▸ **Source material**
##############################
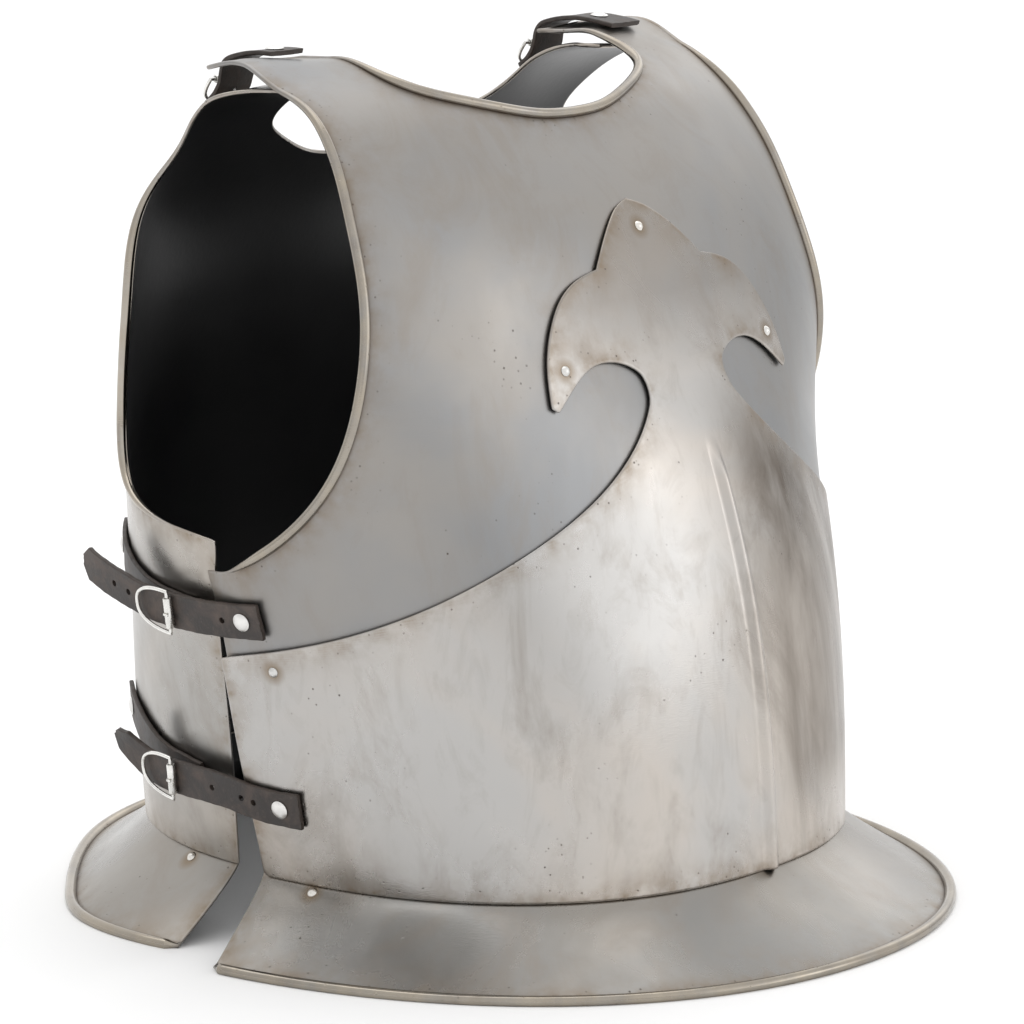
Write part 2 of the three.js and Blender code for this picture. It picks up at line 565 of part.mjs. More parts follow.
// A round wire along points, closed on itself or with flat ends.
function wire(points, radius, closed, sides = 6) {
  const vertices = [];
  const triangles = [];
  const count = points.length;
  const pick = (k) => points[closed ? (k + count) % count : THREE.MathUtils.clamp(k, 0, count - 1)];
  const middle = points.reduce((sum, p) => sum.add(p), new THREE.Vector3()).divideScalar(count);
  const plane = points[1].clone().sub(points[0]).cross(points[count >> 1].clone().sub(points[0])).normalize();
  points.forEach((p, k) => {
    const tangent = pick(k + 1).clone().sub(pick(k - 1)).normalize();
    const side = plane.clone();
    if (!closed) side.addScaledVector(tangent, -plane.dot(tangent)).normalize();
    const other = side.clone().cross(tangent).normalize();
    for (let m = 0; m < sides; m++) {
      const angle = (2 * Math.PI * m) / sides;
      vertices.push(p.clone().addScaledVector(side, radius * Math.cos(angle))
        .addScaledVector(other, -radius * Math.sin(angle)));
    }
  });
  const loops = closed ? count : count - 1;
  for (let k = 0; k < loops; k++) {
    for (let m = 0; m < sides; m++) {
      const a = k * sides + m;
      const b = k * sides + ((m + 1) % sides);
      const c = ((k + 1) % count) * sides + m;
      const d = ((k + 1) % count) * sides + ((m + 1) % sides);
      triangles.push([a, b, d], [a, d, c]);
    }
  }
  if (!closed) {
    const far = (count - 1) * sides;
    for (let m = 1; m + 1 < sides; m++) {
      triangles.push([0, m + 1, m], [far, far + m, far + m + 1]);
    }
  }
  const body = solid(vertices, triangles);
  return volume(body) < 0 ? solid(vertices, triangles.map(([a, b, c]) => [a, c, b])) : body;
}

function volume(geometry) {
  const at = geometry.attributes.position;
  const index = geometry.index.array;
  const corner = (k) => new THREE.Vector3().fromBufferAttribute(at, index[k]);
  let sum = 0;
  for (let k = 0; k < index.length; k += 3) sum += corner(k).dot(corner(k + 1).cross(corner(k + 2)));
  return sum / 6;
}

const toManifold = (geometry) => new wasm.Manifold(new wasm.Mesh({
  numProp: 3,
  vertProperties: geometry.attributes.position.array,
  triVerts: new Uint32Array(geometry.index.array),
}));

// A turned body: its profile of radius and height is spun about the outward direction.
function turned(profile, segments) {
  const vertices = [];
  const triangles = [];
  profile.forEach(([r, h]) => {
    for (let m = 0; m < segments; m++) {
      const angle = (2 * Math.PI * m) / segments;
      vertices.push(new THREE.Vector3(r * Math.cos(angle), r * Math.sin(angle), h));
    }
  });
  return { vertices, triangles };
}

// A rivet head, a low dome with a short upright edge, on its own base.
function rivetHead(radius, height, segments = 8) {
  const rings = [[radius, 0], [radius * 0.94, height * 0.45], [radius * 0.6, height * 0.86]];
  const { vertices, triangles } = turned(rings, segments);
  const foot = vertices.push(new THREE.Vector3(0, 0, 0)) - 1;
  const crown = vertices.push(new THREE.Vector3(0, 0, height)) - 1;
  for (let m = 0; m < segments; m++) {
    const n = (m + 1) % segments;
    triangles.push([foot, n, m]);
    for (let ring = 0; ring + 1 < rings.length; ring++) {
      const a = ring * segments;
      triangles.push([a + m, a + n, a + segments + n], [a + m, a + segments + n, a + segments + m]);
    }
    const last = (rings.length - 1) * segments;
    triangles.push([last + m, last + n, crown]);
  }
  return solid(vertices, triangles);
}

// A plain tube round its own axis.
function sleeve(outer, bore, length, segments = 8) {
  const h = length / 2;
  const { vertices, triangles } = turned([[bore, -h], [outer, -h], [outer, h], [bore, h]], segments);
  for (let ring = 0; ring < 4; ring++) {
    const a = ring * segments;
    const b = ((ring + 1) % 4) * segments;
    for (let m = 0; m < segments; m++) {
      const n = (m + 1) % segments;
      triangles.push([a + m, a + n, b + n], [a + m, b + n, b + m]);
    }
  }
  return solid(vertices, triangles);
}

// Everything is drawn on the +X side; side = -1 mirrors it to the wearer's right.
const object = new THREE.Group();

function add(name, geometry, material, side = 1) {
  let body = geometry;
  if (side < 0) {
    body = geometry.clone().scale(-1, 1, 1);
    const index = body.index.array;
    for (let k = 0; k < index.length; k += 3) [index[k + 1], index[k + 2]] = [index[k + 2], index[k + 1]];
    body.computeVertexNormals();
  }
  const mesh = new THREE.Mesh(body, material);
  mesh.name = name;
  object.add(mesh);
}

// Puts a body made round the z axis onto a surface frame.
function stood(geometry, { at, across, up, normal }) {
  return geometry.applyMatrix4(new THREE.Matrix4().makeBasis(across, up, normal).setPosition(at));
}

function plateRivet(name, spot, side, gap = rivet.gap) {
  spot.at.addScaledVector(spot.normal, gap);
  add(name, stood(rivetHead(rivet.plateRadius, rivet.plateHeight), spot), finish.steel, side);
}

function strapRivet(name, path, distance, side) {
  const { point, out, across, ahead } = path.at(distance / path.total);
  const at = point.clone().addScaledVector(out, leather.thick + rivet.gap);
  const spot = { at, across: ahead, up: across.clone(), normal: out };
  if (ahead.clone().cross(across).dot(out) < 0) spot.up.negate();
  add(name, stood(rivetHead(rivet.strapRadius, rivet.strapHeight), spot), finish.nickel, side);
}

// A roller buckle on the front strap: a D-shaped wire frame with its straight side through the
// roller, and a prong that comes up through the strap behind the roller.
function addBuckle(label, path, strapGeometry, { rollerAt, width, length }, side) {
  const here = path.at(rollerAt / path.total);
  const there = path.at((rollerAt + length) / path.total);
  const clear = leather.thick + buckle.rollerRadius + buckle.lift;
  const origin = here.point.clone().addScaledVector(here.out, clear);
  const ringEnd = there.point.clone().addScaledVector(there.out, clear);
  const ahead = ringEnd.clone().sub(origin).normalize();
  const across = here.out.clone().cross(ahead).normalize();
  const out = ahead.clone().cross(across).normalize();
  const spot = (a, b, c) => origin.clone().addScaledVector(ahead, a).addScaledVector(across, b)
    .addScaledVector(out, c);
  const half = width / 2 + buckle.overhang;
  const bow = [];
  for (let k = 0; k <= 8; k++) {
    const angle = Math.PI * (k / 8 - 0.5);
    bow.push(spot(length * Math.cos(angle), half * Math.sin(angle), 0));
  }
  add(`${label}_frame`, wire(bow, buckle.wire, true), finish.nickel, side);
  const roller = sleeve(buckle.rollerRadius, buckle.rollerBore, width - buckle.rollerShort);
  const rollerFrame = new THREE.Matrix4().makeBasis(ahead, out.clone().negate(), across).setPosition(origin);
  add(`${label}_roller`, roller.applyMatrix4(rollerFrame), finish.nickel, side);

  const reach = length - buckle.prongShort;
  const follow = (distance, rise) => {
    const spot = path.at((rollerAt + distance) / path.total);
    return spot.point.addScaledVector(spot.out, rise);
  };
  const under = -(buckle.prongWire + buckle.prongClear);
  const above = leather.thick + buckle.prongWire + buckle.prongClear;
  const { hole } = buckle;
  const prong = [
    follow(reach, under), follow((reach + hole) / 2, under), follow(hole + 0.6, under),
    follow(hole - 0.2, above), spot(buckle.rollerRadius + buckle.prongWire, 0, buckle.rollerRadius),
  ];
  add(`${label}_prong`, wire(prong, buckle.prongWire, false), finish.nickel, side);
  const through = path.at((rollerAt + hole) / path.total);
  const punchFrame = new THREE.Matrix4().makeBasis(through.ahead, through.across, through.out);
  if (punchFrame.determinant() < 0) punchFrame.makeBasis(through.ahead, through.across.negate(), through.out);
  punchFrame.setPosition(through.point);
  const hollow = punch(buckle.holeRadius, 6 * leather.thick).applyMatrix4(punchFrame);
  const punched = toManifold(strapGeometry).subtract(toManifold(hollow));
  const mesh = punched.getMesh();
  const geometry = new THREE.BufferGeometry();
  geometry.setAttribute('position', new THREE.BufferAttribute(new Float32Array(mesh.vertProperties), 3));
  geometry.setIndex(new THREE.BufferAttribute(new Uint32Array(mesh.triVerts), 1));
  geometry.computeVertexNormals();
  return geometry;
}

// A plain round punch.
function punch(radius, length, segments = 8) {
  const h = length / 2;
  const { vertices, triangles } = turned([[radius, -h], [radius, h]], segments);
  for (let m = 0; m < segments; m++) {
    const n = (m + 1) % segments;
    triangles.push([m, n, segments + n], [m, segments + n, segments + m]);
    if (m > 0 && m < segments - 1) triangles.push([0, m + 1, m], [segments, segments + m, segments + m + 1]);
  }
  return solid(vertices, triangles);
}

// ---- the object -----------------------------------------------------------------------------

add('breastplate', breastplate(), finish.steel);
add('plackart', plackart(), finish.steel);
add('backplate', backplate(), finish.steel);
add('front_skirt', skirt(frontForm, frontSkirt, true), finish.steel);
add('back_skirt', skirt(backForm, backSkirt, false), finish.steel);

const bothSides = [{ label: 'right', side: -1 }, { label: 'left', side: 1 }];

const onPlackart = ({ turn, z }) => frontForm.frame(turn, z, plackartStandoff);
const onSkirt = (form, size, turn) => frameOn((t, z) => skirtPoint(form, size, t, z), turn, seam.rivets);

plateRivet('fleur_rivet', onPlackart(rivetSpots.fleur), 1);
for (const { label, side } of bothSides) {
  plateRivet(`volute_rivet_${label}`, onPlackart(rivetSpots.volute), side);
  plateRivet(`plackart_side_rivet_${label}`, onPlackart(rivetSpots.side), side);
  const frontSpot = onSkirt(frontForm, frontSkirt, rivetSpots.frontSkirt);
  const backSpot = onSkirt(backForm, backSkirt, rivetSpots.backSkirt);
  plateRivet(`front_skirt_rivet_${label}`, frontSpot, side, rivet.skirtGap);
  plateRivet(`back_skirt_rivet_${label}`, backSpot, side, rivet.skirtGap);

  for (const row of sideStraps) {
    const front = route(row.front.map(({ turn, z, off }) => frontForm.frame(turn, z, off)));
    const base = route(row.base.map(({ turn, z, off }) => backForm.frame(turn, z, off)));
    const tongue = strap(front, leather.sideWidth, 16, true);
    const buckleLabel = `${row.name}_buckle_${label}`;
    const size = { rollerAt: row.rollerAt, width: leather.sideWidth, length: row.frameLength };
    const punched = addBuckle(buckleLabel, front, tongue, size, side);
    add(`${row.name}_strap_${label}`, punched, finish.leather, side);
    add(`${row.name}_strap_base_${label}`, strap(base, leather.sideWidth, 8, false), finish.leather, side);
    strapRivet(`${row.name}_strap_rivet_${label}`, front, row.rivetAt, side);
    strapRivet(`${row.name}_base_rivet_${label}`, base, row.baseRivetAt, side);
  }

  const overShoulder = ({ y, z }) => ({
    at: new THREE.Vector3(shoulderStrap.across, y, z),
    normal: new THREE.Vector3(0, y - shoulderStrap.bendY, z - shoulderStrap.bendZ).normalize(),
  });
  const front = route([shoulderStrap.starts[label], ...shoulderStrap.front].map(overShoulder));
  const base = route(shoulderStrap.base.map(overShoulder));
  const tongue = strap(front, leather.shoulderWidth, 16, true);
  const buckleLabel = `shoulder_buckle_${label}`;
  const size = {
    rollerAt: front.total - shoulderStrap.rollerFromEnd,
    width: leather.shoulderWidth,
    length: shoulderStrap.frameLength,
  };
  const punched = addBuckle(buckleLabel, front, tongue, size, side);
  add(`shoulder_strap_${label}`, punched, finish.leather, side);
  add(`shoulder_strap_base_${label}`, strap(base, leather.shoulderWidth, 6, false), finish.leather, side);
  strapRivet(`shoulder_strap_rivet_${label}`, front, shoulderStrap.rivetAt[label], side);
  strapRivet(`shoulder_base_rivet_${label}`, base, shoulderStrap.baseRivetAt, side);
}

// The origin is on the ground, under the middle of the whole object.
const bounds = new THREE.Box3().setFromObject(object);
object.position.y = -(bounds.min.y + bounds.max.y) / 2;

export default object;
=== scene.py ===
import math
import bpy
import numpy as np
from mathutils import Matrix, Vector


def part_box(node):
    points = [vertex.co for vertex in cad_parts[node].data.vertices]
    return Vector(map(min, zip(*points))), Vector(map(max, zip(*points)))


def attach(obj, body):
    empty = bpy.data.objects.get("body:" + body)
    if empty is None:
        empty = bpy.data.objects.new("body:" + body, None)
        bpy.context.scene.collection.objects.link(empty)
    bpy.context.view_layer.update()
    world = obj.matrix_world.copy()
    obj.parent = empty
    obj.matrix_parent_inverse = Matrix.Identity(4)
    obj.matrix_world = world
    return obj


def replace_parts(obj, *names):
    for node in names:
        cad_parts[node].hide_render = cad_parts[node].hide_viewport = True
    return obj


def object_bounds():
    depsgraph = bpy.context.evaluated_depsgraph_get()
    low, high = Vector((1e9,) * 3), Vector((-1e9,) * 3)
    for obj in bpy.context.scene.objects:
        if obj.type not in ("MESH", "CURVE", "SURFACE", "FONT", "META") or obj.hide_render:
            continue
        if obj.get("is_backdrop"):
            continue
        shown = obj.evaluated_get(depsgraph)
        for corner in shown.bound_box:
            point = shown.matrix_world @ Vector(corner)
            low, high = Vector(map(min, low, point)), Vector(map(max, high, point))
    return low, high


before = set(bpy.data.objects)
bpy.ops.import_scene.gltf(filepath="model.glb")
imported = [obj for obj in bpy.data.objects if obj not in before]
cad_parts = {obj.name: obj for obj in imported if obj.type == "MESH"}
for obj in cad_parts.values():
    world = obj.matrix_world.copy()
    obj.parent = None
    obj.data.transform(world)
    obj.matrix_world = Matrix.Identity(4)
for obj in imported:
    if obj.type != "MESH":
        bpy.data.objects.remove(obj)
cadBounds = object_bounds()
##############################
▸ **Do this**
Repeat, unchanged, every line from the one that contains "bpy.context.scene.collection.objects.link(empty)" to the one that contains "for node in", including both, and no other line.

▸ **Output of the exercise**
        bpy.context.scene.collection.objects.link(empty)
    bpy.context.view_layer.update()
    world = obj.matrix_world.copy()
    obj.parent = empty
    obj.matrix_parent_inverse = Matrix.Identity(4)
    obj.matrix_world = world
    return obj


def replace_parts(obj, *names):
    for node in names:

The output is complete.